My point here is to raise another issue.  What role does pastoral formation have on the character and faithfulness of a confessional church?  How do the evolving shapes of clergy education impact the confessional character of a church body?  Whether by design or accident, the two have been largely coterminous for Missouri -- pastoral formation and orthodoxy.  Sure, we had a bump along the way in the late 1960s and early 1970s, but we did not substantially change the process when we changed the players in the unpleasantness of that epoch in our history.  How will the move to deployed seminary sites and the loss of a common experience and culture at the seminaries of our church body affect the future orthodoxy and confessional character of the LCMS?  I do not know.  No one really does.  But I am fearful that our less is more approach to the education of our pastors will not be without potential and probable disastrous effect.

We will need to take greater pains that we have in the past to prevent a distinct disjuncture between the LCMS of our past and the LCMS of our future.  Benedict XVI often spoke of a hermeneutic of continuity with the Roman Church.  In part, the seminary culture and education was the means to such a hermeneutic of continuity within Missouri for many years.  While certainly not the only means to such confessional integrity in a changing world, it would be unwise to discount the role of a shared educational experience on sustaining what so many other church bodies have lost -- confessional integrity.

At a time when cost and technology are suggesting that there are cheaper ways to do seminary education that might be just as good, it will be a challenge to maintain the residential seminary route as the regular route and to prevent the alternative routes from overwhelming the system.  It is no secret that some District Presidents are anxious to extend their episcopal authority and wrest some of the thunder over who is and who is not a credible candidatus reverendi ministerii.  The alternative routes (especially SMP) put more of the ball into the DP's court than has ever been in the past.  Perhaps this is because they want some input or perhaps it is because they do not like the product being supplied by residential seminary education -- in any case, power acquired is seldom surrendered without a fight.  What will it mean when DPs take on a larger role in the training leg of the path to ordination and roster status?  I only wish I knew.

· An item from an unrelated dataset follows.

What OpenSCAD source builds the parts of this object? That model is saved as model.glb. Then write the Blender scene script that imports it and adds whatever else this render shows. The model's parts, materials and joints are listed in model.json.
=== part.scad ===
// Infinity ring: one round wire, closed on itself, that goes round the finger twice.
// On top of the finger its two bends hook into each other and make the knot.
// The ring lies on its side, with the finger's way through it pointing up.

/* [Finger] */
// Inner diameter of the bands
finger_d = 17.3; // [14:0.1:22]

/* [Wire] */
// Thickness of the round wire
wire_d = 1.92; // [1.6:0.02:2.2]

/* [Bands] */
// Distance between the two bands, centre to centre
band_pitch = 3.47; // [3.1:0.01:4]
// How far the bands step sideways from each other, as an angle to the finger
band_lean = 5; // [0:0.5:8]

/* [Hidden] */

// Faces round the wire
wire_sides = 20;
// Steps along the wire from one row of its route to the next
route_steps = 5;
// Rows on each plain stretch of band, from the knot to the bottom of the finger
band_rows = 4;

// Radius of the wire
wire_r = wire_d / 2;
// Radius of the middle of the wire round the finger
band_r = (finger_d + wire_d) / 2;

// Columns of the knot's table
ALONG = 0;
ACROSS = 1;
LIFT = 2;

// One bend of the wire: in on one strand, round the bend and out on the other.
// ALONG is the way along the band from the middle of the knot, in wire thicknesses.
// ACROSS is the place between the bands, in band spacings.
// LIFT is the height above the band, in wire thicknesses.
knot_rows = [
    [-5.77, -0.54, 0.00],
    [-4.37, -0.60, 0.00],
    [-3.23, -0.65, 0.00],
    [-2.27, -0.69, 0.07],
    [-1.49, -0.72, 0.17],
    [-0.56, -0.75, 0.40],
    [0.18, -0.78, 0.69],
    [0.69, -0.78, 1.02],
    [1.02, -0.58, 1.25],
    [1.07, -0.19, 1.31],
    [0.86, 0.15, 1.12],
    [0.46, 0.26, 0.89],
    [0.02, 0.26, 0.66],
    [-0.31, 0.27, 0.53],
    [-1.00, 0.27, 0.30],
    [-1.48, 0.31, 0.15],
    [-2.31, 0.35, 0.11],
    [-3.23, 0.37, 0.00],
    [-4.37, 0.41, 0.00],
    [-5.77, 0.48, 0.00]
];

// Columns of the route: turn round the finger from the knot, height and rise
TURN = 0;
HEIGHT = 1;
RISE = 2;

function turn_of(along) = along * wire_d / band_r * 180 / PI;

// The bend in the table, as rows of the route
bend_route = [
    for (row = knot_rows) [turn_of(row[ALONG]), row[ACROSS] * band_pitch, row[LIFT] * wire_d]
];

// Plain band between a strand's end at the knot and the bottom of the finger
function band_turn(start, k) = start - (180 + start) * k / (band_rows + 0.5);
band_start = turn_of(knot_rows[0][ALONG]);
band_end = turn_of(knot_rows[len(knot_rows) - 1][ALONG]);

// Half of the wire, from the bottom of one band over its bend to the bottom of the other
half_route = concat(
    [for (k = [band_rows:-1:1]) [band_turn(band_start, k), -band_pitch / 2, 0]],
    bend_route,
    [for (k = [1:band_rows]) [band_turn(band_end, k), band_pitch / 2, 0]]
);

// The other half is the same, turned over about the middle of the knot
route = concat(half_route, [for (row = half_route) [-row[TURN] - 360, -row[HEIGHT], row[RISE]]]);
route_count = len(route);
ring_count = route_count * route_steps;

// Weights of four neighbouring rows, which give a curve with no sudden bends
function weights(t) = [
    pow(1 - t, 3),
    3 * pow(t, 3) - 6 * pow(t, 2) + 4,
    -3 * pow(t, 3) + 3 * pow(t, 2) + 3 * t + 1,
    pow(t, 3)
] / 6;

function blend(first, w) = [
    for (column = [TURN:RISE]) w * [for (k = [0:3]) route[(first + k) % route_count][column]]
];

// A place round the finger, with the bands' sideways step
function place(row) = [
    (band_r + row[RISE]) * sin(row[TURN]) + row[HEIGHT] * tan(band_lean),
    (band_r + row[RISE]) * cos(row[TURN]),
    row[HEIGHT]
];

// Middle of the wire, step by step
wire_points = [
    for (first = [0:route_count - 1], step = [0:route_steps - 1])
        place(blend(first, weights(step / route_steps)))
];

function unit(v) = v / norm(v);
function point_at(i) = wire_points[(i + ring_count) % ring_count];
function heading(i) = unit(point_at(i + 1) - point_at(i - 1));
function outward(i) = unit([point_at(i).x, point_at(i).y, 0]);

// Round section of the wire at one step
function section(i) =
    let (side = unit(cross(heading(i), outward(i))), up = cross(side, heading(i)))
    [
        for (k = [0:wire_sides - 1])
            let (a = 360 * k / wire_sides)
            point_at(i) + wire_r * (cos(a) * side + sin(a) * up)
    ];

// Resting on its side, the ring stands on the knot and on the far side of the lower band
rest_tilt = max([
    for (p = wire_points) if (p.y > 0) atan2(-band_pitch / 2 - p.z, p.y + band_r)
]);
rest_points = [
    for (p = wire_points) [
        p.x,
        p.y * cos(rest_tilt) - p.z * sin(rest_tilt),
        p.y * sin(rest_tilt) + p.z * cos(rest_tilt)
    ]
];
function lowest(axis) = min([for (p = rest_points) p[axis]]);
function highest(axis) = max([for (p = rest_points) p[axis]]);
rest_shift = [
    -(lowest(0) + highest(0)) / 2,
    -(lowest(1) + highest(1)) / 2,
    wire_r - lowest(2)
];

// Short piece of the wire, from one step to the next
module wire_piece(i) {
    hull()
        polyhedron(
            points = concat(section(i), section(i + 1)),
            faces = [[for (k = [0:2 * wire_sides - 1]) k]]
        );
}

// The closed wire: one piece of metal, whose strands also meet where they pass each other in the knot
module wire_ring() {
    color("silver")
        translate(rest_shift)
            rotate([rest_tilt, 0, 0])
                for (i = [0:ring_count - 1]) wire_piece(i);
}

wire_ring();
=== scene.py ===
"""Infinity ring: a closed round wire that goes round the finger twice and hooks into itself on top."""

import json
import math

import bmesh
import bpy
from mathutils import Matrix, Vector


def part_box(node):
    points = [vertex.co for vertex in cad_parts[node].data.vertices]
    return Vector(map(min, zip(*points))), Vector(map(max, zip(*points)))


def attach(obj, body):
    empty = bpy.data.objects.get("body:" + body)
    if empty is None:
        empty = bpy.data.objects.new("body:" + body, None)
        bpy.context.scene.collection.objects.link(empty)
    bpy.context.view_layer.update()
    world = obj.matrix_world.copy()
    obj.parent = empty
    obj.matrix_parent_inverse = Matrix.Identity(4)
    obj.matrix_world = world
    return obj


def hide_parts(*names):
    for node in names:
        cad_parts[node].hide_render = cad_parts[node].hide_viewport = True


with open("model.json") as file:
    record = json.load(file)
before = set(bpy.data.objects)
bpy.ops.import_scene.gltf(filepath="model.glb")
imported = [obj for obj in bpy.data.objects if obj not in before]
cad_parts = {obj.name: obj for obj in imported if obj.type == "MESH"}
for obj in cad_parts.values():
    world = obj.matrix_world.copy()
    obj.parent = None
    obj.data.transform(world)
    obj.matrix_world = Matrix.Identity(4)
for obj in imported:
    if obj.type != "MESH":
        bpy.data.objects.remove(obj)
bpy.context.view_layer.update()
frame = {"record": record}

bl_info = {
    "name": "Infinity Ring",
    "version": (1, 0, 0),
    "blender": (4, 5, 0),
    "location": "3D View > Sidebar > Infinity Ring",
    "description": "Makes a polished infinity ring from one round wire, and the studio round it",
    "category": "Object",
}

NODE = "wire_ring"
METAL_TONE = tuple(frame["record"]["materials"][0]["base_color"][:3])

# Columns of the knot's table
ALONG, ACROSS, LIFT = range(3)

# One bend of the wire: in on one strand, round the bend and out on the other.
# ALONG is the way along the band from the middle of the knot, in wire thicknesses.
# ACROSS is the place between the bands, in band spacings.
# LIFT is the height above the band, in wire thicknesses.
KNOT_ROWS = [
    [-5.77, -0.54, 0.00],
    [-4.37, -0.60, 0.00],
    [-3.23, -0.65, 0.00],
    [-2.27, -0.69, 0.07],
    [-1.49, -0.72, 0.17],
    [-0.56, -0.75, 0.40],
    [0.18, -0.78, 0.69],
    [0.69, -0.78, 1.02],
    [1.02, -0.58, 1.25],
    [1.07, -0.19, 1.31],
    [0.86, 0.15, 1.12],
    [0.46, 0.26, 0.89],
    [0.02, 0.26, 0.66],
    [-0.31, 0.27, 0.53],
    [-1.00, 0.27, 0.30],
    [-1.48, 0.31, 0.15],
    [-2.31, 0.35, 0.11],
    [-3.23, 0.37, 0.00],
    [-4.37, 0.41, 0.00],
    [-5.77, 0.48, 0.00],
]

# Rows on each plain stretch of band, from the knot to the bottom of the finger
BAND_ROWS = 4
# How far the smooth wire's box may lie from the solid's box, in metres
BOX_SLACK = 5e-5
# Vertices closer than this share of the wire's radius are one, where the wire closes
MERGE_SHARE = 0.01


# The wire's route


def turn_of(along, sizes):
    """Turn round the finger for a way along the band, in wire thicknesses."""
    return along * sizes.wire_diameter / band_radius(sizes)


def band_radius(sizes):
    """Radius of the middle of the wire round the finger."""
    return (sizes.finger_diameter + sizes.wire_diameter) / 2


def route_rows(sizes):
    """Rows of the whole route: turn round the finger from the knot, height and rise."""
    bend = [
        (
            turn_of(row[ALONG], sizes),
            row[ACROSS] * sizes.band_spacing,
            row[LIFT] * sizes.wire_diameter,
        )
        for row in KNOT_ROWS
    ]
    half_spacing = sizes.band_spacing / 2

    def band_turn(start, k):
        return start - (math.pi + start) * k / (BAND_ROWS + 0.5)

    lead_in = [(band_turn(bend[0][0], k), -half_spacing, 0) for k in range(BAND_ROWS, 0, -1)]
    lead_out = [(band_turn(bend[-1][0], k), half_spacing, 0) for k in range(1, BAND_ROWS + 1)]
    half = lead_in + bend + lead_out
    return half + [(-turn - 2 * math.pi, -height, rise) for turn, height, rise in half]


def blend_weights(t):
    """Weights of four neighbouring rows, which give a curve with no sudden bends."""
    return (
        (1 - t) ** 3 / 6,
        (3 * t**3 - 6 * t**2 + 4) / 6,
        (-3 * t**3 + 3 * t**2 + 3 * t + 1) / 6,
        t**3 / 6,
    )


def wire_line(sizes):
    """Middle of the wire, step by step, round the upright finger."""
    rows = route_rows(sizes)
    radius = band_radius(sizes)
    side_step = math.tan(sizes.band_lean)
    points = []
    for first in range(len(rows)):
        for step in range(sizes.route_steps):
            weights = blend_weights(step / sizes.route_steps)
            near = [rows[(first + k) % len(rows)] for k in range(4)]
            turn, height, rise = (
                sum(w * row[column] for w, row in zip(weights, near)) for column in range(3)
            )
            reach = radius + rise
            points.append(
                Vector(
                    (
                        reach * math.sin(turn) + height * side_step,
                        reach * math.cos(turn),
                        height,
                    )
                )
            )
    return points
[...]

Once the LCMS closed Concordia Senior College and transformed the feeder system of junior college with a theological rationale for a structural problem and we lost more than a school.  Now we are on the verge of radically transforming the way we train and certify men for the pastoral ministry and we need to be careful that the driving factors of cost and culture do not cause us to throw out the baby with the bath water.  The process of pastoral formation has great impact upon and consequence for maintaining the confessional identity and theological orthodoxy that is the hallmark of our history and modern day persona.  Lets be careful here, folks.  Tinkering with the way we educate and certify men for the pastoral office is also tinkering with the subtle but effective way we have been able to maintain a more collegial ministerium and a more confessional identity.

2 comments:

Pastor Jim Wagner said...

I entered Wartburg Seminary 45 years ago this coming summer, and I would not trade those three residential years for anything. It was not only a community of scolarship, but also of worship, koinonia and prayer. In those days the ALC picked up something like 80-90% of the cost, so I could earn enough in the summers to pay my way, and left seminary with no seminary debt at all. Would that the church were so wise or so generous today.
With you, Pastor Peters, I believe the church will not be well served if it gives up this system of residential formation. The fact is, we should be finding ways to make it more possible - more affordable - than the alternatives. Exceptions ought to remain just that - exceptions.

Carl Vehse said...

"How do the evolving shapes of clergy education impact the confessional character of a church body? Whether by design or accident, the two have been largely coterminous for Missouri -- pastoral formation and orthodoxy. Sure, we had a bump along the way in the late 1960s and early 1970s, but we did not substantially change the process when we changed the players in the unpleasantness of that epoch in our history. "

It's a little bit more than a "bump" and "unpleasantness" when 45 of 50 faculty members and 259 students walked out of Concordia Seminary and formed their own cultish seminary.

A "bump" might be a word used to describe the findings in President A.L. Barry's 1996 Summary Report on his visitation to Concordia Theological Seminary.